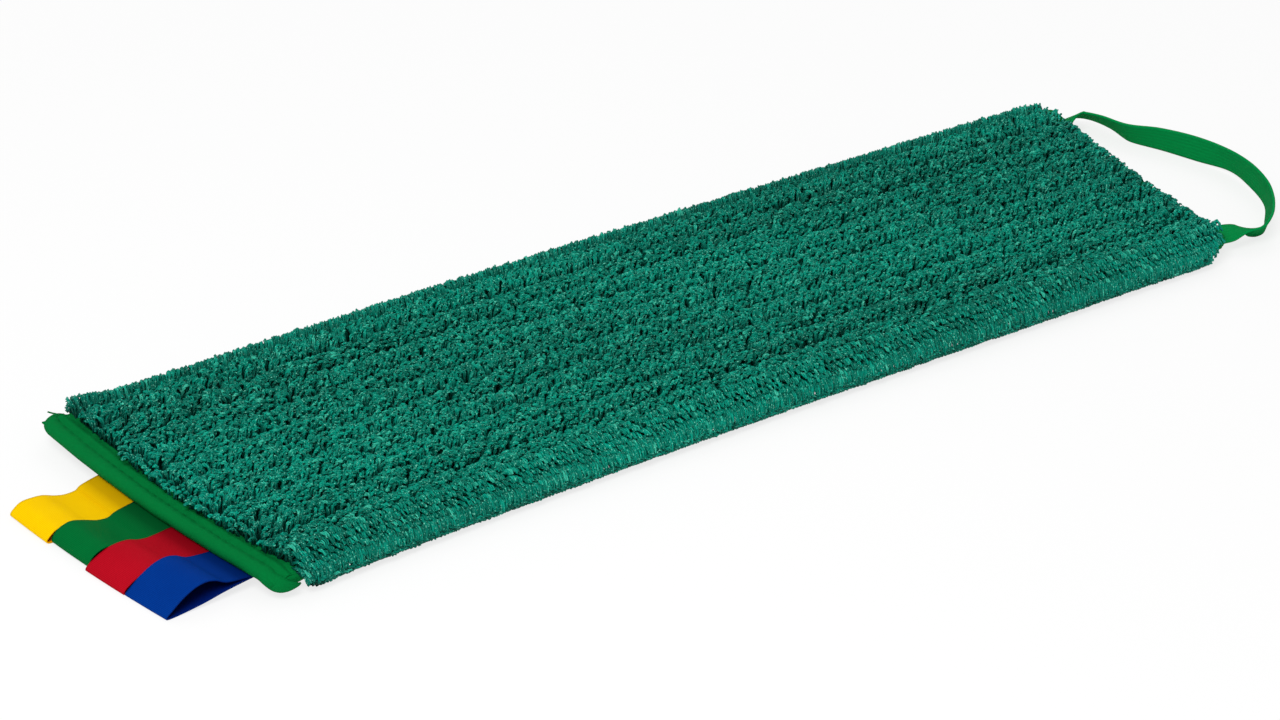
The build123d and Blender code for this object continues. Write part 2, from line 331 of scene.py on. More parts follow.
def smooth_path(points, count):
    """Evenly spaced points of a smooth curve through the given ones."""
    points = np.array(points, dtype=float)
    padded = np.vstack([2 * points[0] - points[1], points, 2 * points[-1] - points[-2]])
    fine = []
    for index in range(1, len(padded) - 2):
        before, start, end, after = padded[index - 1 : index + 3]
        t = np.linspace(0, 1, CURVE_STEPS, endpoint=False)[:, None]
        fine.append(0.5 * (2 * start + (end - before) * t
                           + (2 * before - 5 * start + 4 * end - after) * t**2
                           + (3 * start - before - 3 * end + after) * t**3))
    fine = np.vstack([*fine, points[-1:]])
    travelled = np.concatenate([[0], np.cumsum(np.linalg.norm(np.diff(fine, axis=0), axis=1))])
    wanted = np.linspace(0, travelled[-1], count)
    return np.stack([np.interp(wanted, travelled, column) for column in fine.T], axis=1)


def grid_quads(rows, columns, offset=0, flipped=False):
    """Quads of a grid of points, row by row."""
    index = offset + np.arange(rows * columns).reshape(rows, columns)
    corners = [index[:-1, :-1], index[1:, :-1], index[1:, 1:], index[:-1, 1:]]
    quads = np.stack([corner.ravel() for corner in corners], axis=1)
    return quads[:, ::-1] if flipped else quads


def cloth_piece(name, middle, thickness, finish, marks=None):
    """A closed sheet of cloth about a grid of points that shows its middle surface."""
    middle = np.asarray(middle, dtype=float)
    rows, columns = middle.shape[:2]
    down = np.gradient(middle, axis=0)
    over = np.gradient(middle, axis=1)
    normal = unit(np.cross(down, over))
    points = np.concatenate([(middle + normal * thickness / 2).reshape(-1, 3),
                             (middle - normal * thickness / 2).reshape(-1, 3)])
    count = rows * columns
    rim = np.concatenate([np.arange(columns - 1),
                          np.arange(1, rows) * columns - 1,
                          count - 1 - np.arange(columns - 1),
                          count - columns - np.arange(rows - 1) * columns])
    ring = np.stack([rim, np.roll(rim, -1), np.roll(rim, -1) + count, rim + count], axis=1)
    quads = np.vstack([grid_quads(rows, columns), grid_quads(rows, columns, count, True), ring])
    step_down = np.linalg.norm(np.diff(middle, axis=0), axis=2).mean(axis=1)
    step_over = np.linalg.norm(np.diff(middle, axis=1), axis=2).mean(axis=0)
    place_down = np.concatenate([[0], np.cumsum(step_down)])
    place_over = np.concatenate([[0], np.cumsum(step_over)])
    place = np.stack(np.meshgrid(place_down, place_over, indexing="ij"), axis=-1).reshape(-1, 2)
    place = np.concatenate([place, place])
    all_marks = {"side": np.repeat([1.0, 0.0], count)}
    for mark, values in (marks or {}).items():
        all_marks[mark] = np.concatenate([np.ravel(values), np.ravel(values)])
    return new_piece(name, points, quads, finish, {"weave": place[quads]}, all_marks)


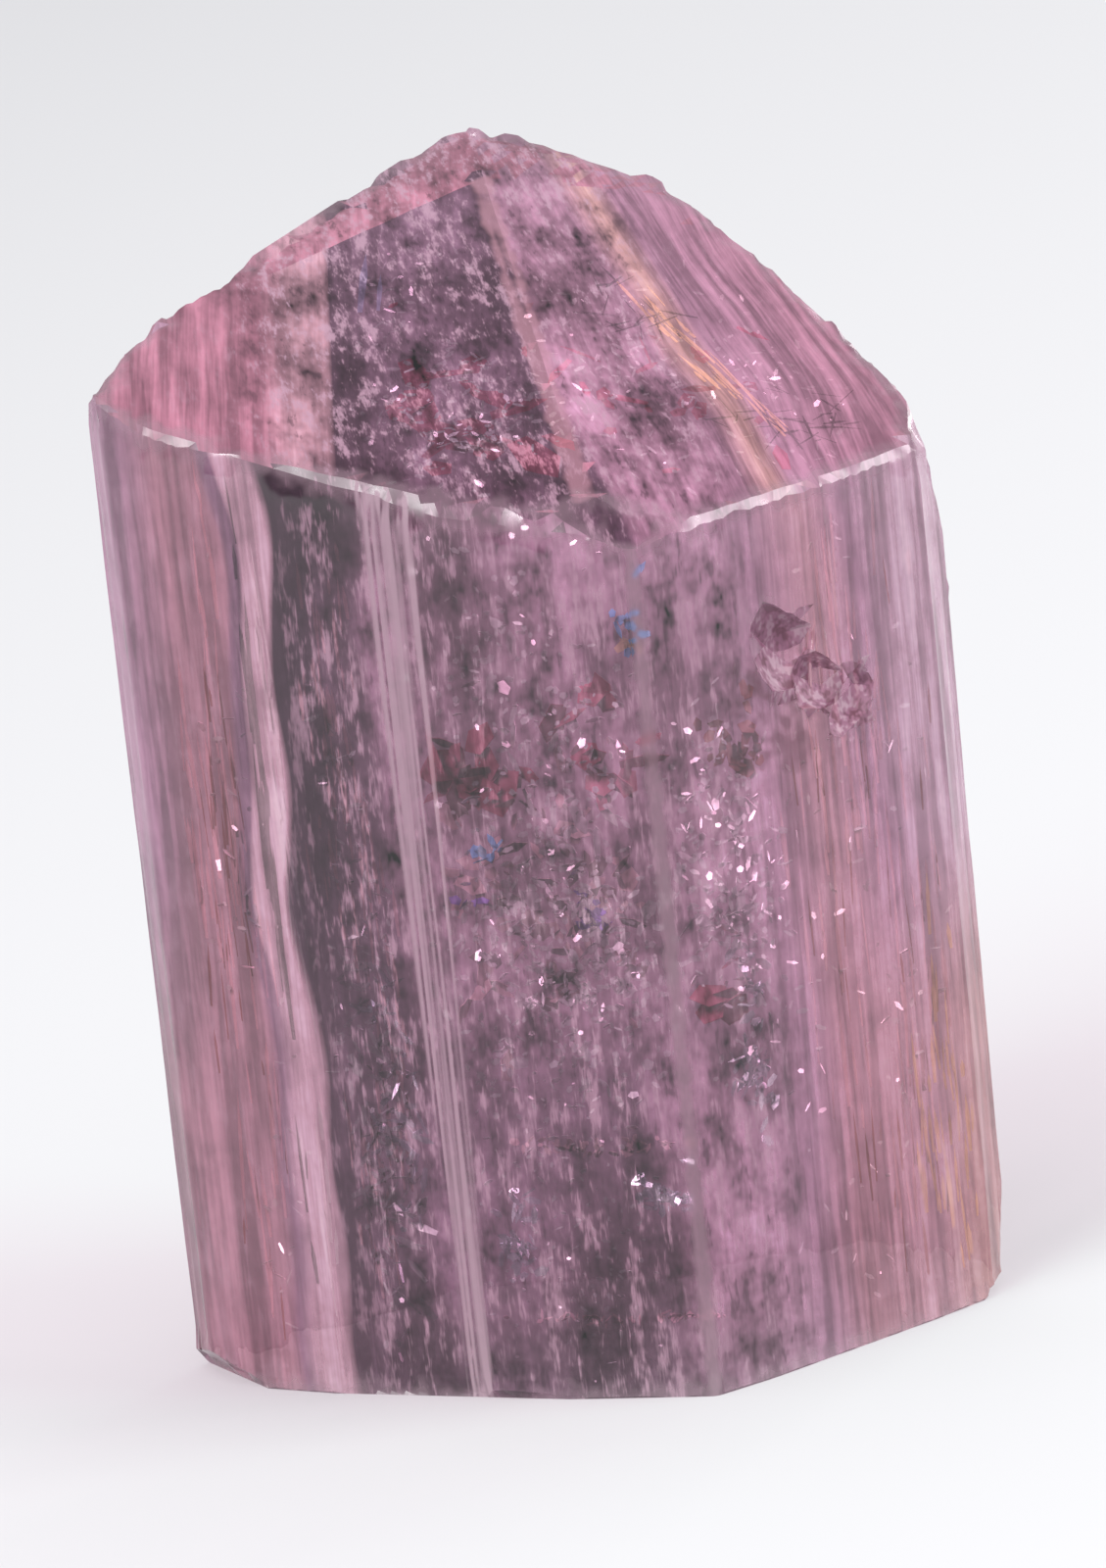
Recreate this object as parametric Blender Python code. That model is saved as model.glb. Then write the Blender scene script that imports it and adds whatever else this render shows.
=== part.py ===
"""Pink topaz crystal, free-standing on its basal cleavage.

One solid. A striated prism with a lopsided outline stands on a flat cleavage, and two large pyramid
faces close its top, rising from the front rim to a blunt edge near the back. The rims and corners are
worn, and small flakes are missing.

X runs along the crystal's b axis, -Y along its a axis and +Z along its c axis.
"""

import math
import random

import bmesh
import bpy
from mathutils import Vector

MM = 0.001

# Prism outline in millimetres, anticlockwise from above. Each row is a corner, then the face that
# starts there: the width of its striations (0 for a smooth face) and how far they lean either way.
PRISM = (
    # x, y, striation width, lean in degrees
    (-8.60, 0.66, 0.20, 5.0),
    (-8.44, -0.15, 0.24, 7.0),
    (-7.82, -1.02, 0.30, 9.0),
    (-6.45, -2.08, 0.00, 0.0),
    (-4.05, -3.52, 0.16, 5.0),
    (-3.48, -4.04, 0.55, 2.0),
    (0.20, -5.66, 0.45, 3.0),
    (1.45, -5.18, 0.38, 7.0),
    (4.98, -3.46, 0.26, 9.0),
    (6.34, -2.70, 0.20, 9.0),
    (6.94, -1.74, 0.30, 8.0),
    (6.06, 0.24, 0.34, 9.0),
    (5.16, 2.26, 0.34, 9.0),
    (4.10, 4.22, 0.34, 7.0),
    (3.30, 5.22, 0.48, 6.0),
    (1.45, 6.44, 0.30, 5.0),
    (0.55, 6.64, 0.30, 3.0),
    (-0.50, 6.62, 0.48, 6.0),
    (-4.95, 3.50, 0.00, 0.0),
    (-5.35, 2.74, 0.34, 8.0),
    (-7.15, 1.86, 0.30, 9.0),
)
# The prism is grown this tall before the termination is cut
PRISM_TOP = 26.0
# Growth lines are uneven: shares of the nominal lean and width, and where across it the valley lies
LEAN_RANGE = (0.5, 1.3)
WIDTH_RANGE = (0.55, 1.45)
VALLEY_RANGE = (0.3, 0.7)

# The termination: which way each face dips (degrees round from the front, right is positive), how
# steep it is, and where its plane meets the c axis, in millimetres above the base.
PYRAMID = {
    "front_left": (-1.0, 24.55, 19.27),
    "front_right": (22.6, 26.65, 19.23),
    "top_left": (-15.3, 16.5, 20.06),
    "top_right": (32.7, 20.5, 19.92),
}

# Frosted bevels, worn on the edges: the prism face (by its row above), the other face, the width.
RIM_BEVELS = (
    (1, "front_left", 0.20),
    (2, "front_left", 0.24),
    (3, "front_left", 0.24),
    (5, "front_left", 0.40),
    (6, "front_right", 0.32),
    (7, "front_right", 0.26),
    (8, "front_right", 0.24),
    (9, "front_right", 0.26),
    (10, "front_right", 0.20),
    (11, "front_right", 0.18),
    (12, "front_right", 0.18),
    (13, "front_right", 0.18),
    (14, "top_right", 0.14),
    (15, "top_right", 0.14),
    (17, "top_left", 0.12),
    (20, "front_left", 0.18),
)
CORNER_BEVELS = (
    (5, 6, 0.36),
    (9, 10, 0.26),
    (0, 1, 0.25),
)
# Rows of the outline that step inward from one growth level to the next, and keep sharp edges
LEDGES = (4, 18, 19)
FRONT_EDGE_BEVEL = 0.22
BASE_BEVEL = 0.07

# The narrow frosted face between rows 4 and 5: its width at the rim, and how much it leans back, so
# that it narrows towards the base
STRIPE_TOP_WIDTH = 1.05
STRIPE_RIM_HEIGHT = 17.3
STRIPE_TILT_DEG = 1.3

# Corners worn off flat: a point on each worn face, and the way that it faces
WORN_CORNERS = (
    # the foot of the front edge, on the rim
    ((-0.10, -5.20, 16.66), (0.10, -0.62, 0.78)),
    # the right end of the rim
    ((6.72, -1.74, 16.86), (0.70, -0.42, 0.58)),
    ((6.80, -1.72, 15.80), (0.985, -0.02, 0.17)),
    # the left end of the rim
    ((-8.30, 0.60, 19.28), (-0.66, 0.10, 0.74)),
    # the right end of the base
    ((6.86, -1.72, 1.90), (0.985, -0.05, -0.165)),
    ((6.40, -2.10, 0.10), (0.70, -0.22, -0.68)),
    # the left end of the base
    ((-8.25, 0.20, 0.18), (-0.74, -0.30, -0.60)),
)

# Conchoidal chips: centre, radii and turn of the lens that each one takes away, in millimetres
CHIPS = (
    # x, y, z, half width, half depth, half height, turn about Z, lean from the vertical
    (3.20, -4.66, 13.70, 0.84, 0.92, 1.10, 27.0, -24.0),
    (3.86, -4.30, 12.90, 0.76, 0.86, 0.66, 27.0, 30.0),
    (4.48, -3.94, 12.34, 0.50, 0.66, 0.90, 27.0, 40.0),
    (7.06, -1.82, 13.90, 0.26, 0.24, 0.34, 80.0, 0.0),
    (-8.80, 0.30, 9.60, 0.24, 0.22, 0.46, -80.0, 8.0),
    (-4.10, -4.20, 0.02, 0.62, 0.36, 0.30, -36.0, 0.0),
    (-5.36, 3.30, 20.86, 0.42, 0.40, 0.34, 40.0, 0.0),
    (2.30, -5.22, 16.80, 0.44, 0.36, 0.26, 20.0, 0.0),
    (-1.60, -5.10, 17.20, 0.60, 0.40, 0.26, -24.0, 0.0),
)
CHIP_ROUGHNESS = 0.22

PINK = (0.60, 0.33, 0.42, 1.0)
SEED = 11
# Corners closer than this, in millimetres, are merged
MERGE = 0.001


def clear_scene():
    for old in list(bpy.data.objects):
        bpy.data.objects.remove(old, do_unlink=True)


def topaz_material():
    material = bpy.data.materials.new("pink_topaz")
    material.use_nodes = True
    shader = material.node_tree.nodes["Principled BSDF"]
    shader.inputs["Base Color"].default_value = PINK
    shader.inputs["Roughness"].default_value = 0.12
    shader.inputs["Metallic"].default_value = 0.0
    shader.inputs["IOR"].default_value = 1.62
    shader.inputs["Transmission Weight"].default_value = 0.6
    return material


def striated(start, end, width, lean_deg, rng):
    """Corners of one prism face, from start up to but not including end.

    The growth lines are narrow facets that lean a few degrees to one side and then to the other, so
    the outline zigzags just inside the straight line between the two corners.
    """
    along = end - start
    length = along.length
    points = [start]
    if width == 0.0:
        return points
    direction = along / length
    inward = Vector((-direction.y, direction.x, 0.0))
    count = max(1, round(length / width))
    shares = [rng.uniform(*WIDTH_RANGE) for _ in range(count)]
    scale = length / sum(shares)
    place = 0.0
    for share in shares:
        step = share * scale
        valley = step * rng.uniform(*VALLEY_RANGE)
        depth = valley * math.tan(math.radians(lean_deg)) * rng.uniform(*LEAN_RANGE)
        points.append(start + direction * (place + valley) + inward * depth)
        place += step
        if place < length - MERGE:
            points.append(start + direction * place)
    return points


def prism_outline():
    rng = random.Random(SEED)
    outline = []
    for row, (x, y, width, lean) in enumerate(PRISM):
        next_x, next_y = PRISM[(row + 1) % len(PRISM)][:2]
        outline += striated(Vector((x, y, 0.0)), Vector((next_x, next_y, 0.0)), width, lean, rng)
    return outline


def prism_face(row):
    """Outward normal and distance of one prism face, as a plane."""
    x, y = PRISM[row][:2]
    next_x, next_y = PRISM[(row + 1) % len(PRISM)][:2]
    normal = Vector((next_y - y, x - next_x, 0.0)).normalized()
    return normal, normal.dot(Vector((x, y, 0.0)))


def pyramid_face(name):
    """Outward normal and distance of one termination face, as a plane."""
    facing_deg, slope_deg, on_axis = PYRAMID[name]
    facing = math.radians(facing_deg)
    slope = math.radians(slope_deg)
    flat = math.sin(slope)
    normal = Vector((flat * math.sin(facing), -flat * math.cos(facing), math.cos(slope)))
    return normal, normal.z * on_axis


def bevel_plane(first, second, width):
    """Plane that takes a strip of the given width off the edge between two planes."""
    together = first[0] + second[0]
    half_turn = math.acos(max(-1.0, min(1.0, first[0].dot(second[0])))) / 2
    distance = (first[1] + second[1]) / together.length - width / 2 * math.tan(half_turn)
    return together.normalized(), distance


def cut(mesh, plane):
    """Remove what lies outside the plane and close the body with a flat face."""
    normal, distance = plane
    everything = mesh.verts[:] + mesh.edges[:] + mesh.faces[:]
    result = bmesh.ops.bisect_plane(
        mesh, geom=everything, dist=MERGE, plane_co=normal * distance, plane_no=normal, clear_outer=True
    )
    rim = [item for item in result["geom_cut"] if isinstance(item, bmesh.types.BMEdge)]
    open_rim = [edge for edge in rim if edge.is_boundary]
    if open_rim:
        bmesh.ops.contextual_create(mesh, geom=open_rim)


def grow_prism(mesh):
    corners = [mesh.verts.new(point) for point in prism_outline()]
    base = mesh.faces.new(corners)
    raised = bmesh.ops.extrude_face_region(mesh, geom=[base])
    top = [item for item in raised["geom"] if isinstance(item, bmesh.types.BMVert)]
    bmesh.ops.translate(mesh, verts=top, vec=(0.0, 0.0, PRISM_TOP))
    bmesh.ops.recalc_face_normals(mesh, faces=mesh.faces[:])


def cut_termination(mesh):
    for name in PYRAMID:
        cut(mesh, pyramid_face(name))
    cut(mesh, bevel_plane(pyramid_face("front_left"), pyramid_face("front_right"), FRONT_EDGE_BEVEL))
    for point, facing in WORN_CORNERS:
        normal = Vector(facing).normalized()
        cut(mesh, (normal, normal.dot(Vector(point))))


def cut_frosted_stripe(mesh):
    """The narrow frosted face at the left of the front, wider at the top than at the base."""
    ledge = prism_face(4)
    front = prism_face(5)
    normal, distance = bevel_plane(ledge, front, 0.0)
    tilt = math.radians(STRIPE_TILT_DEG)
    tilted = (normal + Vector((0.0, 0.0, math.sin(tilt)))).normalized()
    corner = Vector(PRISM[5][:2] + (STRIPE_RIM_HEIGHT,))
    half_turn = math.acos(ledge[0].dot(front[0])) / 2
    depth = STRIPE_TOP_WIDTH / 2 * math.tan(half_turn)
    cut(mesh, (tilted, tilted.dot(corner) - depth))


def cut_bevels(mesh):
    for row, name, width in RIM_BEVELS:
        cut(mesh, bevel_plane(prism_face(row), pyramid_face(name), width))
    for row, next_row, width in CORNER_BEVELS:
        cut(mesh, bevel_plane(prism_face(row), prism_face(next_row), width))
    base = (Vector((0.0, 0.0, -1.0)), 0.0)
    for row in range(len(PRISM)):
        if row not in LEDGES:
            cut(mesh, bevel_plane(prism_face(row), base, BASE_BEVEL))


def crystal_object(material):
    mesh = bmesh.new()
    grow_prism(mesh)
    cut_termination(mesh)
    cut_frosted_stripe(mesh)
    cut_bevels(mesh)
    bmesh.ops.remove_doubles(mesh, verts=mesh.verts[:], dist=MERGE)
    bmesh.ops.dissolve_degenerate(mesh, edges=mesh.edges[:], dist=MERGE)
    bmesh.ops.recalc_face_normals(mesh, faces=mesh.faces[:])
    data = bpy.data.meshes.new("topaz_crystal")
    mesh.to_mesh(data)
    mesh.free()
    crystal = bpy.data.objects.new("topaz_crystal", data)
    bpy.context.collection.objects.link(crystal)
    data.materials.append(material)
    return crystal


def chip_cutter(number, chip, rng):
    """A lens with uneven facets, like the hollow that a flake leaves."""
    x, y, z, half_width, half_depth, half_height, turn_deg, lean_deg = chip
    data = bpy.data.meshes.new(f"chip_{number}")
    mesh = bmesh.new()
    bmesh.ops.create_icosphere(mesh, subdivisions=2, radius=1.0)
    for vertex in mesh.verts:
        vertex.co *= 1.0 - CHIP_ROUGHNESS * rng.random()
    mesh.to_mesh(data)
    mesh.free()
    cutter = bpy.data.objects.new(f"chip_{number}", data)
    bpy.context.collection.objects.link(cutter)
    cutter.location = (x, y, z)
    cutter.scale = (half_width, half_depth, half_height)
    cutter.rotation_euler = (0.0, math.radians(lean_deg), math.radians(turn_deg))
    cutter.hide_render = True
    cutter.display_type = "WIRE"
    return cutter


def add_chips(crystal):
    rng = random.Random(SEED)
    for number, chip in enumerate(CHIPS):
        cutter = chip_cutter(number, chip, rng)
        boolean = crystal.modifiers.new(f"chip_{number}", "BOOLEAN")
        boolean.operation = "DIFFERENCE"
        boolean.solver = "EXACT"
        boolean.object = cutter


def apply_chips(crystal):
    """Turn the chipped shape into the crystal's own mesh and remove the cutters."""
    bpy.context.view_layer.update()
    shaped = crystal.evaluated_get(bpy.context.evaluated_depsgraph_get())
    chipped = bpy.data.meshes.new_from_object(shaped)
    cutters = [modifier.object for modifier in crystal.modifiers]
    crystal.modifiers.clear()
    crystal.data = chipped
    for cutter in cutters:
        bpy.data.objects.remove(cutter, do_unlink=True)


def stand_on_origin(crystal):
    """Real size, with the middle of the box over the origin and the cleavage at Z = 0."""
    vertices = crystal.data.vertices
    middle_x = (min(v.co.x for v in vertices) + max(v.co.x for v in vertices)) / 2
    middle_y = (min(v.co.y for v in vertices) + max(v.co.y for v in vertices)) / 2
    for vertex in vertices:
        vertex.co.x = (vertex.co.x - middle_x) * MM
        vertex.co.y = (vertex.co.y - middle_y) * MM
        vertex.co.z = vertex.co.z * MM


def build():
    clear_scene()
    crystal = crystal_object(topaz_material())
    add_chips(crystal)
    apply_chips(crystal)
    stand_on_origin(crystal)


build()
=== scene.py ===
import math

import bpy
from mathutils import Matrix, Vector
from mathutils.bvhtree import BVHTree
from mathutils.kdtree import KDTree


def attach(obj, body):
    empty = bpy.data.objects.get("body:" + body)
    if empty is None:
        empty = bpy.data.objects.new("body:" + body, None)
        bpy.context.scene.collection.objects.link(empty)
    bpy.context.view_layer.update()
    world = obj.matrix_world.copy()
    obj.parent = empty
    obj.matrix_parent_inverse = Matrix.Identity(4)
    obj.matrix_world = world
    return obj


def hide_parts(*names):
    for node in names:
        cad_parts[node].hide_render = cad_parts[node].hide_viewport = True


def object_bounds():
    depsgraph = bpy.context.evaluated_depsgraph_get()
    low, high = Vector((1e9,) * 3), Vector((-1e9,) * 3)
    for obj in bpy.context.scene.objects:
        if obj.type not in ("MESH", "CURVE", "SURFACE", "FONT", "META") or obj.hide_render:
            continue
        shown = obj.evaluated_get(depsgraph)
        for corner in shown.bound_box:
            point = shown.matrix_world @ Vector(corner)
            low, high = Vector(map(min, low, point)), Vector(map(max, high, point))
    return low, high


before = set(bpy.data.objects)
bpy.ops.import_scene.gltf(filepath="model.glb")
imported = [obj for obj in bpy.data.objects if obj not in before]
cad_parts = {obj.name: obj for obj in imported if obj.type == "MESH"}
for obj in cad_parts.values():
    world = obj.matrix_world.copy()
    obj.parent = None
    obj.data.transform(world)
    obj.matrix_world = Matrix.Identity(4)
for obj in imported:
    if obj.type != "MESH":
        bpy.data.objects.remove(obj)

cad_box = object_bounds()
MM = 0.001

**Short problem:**
Using the data above, extract exactly the lines from the one that holds "for node in" to the one that holds "imported = [obj", both ends included, and no others.

**Complete output:**
    for node in names:
        cad_parts[node].hide_render = cad_parts[node].hide_viewport = True


def object_bounds():
    depsgraph = bpy.context.evaluated_depsgraph_get()
    low, high = Vector((1e9,) * 3), Vector((-1e9,) * 3)
    for obj in bpy.context.scene.objects:
        if obj.type not in ("MESH", "CURVE", "SURFACE", "FONT", "META") or obj.hide_render:
            continue
        shown = obj.evaluated_get(depsgraph)
        for corner in shown.bound_box:
            point = shown.matrix_world @ Vector(corner)
            low, high = Vector(map(min, low, point)), Vector(map(max, high, point))
    return low, high


before = set(bpy.data.objects)
bpy.ops.import_scene.gltf(filepath="model.glb")
imported = [obj for obj in bpy.data.objects if obj not in before]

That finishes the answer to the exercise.